In our troubled times grief will travel with us and by befriending it, we will find salve and enablement to navigate the consequences of our inadequate custodianship of this planet: loss of species, animals, fish, trees, plants… To know what we love enough to be inspired to let go of our current way of life (to allow it to be ephemeral — to pass from us), to actively seek a life for each one of us and our communities, of reciprocity with nature’s ephemerality.
I also created a small booklet for the exhibition which you can view HERE.
Works in exhibition statements:
spread
our planet runs on eons old mechanism of interconnectedness, the spread of connections between living things of all species, allowing it to perpetuate a system of connections that are extraordinarily robust and ongoing if it is allowed to thrive but extremely easily damaged if interfered with. This work acknowledges the fine line between robustness and fragility – if only small parts are damaged it will, like our planet be at risk of disintegrating.
sleeping leaves (tears for lost trees)
one of my first memories in this life is being taken for a walk by my father through a grove of wonderfully tall Sydney Blue Gums not far from where we lived. I have been in love with trees ever since – I am sure that the nutrients that make up me now have at some point been part of a tree.
This work is a lament for the all too many trees that have been lost.
Trees lost out of fear of bush fire or falling limbs, claiming views, profit and in the name of ‘progress’ – to the steady creep of climate change.
inbetween
As we look across the from the perceived high ground of our present to the high ground of our past in between is a valley filled with tears of loss for all that is ephemeral and being hastened to its end before it time was to come.
return : wire brush
ephemerality is a ‘return’ of something to another form, its atoms being assembled into something else – perhaps a descendant of its current from, perhaps something completely different.

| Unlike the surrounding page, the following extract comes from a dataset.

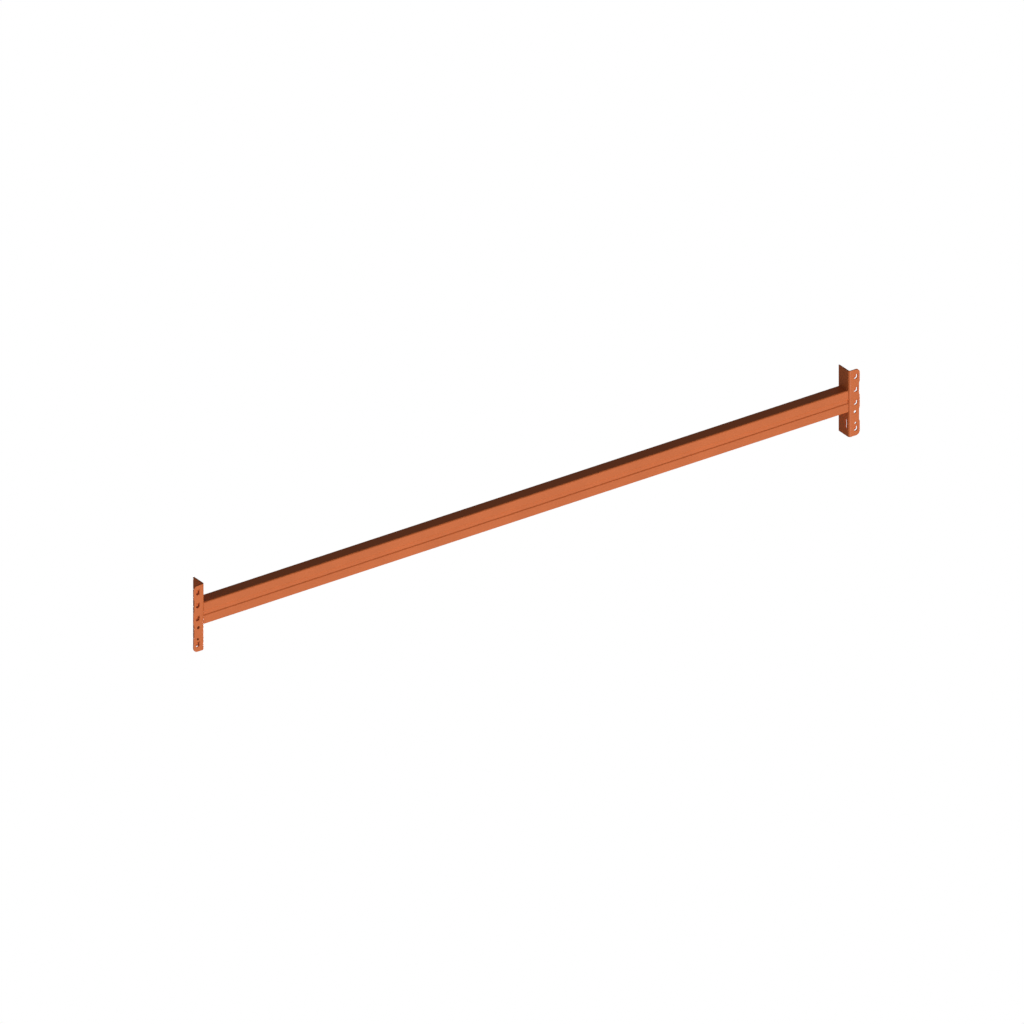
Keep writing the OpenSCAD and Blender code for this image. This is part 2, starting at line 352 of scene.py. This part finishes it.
class GraphBuilder:
    """Writes a Geometry Nodes tree with named inputs."""

    def __init__(self, name: str) -> None:
        """Starts a tree that takes and gives geometry.

        Args:
            name: name of the tree.
        """
        self.tree = bpy.data.node_groups.new(name, "GeometryNodeTree")
        self.tree.interface.new_socket(
            "Geometry", in_out="INPUT", socket_type="NodeSocketGeometry"
        )
        self.tree.interface.new_socket(
            "Geometry", in_out="OUTPUT", socket_type="NodeSocketGeometry"
        )
        self.entry = self.tree.nodes.new("NodeGroupInput")
        self.exit = self.tree.nodes.new("NodeGroupOutput")

    def input(self, name: str, kind: str) -> bpy.types.NodeSocket:
        """Adds a named input.

        Args:
            name: the input's name.
            kind: its socket type, such as "Float".

        Returns:
            The input's socket inside the tree.
        """
        self.tree.interface.new_socket(name, in_out="INPUT", socket_type=f"NodeSocket{kind}")
        return self.entry.outputs[name]

    def node(self, kind: str, settings: dict | None = None, **values: object) -> bpy.types.Node:
        """Adds a node.

        Args:
            kind: the node's type.
            settings: its properties by name.
            values: what its inputs get, a socket or a value, with _ for a space in the name.

        Returns:
            The node.
        """
        node = self.tree.nodes.new(kind)
        for name, value in (settings or {}).items():
            setattr(node, name, value)
        for name, value in values.items():
            self.feed(node.inputs[name.replace("_", " ")], value)
        return node

    def feed(self, socket: bpy.types.NodeSocket, value: object) -> None:
        """Links a socket into an input, or sets its value.

        Args:
            socket: the input.
            value: a socket or a plain value.
        """
        if isinstance(value, bpy.types.NodeSocket):
            self.tree.links.new(value, socket)
        else:
            socket.default_value = value

    def math(self, operation: str, *values: object) -> bpy.types.NodeSocket:
        """Adds a Math node.

        Args:
            operation: the operation, such as "MULTIPLY".
            values: its operands, sockets or numbers.

        Returns:
            The result's socket.
        """
        node = self.tree.nodes.new("ShaderNodeMath")
        node.operation = operation
        for socket, value in zip(node.inputs, values):
            self.feed(socket, value)
        return node.outputs[0]

    def vector(self, operation: str, *values: object) -> bpy.types.Node:
        """Adds a Vector Math node.

        Args:
            operation: the operation, such as "SUBTRACT".
            values: its operands, sockets or vectors.

        Returns:
            The node, since a length or dot product has an output of its own.
        """
        node = self.tree.nodes.new("ShaderNodeVectorMath")
        node.operation = operation
        for socket, value in zip(node.inputs, values):
            self.feed(socket, value)
        return node

    def captured(
        self, geometry: bpy.types.NodeSocket, value: bpy.types.NodeSocket, kind: str
    ) -> tuple[bpy.types.NodeSocket, bpy.types.NodeSocket]:
        """Stores a field on the points of a geometry.

        Args:
            geometry: the geometry.
            value: the field.
            kind: "FLOAT" or "VECTOR".

        Returns:
            The geometry that carries the field, and the stored field.
        """
        node = self.tree.nodes.new("GeometryNodeCaptureAttribute")
        node.capture_items.new(kind, "Stored")
        self.tree.links.new(geometry, node.inputs[0])
        self.tree.links.new(value, node.inputs[1])
        return node.outputs[0], node.outputs[1]

    def finish(self, geometry: bpy.types.NodeSocket, finish: bpy.types.NodeSocket) -> None:
        """Ends the tree in Realize Instances and Set Material.

        Args:
            geometry: what the tree has made.
            finish: the material input.
        """
        real = self.node("GeometryNodeRealizeInstances", Geometry=geometry)
        dressed = self.node(
            "GeometryNodeSetMaterial", Geometry=real.outputs[0], Material=finish
        )
        self.tree.links.new(dressed.outputs[0], self.exit.inputs[0])

    def apply(self, holder: bpy.types.Object, **values: object) -> None:
        """Puts the tree on an object and sets its inputs by their identifiers.

        Args:
            holder: the object.
            values: the inputs' values, with _ for a space.
        """
        modifier = holder.modifiers.new(self.tree.name, "NODES")
        modifier.node_group = self.tree
        sockets = {
            item.name: item.identifier
            for item in self.tree.interface.items_tree
            if item.in_out == "INPUT"
        }
        for name, value in values.items():
            modifier[sockets[name.replace("_", " ")]] = value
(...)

In this work a simple wire brush handle, made of wood is returned to its connection with a tree, sprouting twigs instead of wire, here held bracketed in a nest of parenthesis fashioned from the back of a discarded wooden chair. It can though, never be tree again unless it is allowed to decay into the ground where it may one day return to the living force that is tree.

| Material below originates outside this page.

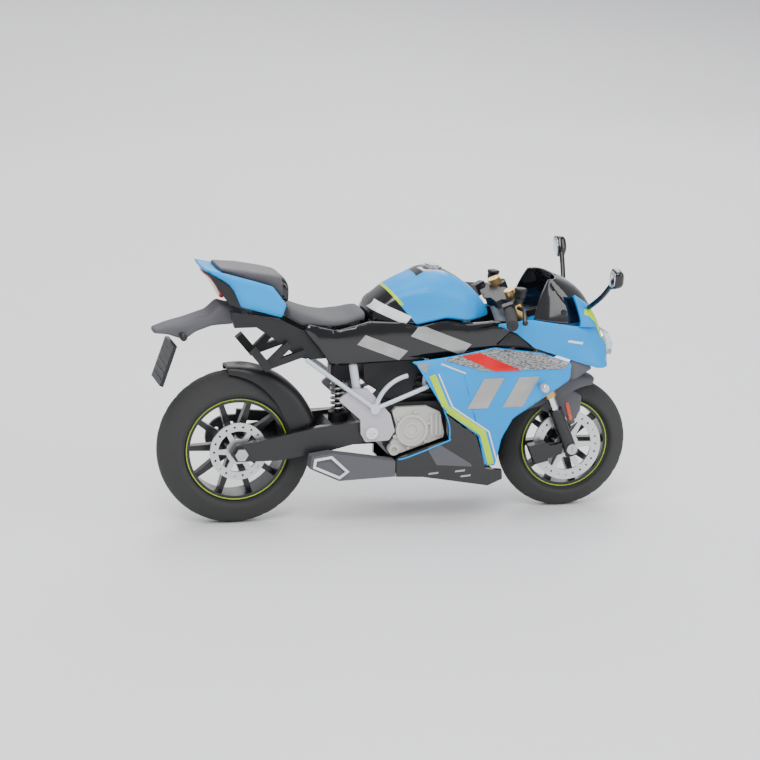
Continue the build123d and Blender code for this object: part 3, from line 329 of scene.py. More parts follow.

images of ephemeral works in nature
These works are never planned, I am drawn into make them by the moment, like a choreographer drawn to create an impromptu dance. They like a dance, exist for only a short time before being blown away on the next current, on their journey to become something else, having enriched that moment in time… and due to the magic of photography captured in the blink of a camera lens.
here you stand
A reminder of our own ephemerality, an encouragement to allow grief to teach you what you truly love — this is where the dance of life is found.

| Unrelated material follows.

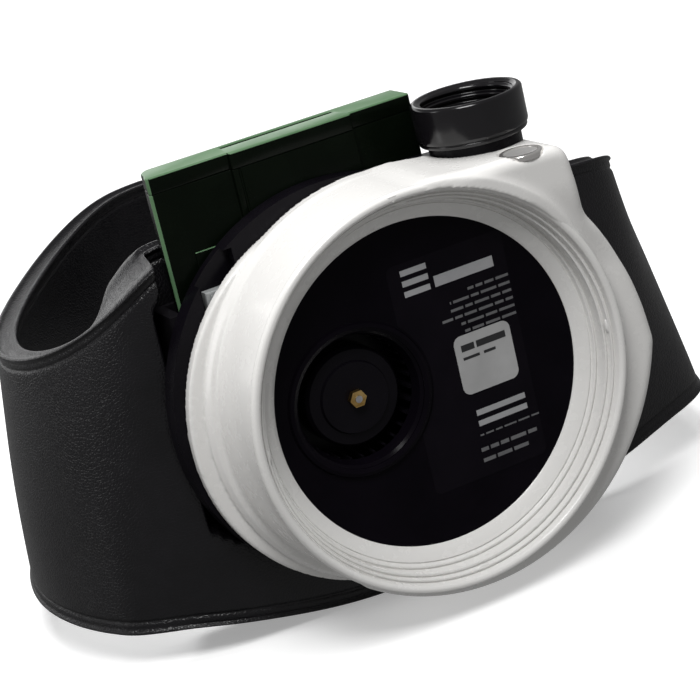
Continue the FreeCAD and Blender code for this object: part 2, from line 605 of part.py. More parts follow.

This text work painted directly onto the gallery wall will be made ephemeral at the end of the exhibition painted over to allow for the birth of the next exhibition.
stick voices
This work created by Brent Williams to accompany one of my works in an exhibition in Melbourne — all the sounds are made with sticks… it played in the background in gallery all through the exhibition.
the floor
The floor of the gallery became an artwork in itself — I chose to cover the floor with butcher paper to change the sound of visitor’s footsteps as they stepped into the gallery. Over the two month exhibition it ripped and tore as it interacted with visitors — this interaction was more beautiful that I could have expected — it become so very much like the floor of a forest.